Once, sitting on the old thorn that has been torn from its roots and almost obscures the entrance, my eyes wandered skywards to a pair of buzzards circling overhead, and the lazy flapping of a heron winging its way upstream. As if some malignant spell had been cast, the sky darkened in a few fleeting seconds, and I watched a whirling grey squall of bad weather move rapidly up the valley, which made me dripping wet before I could react. The speed and unexpected force of these few moments, whilst being an entirely natural phenomenon on a late winter’s day, somehow fermented the peculiar atmosphere of the place into a wary respect that caused me to look over my shoulder more than once as I made my way back towards the gate. Like the respectful people of old, who used to drop innumerable offerings into the antique granite font for cure and prophecy, and like the warning legend that hovers about the well, it left me with a feeling of having approached something distinctly other-worldly, a power almost primeval.

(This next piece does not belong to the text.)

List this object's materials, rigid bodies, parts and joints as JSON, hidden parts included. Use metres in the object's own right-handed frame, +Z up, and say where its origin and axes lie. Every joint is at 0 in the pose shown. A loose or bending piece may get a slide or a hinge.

It would appear that the well has affected many others with its malefic mood, for the Rev. Lane-Davis, in his book on Holy Wells, relates how an old lady was horrified when her children brought home eightpence they had found in the well. She was greatly agitated and sent them back instantly saying she would not have the Piskeys in her house for untold gold. And a Pelynt girl told the story that anyone who visited the well without leaving an offering would be followed all the way home by clouds of Piskeys, a name given to small night-flying moths believed to embody the spirits of the dead. I suggest leaving a small offering would be the safest bet in this particular case.
A recent visit reveals that the well is now in a better state of preservation, and has been cleared from fallen trees, as if someone has appointed themselves guardian of the place. Coincidentally, there is a far more peaceful atmosphere around the old shrine.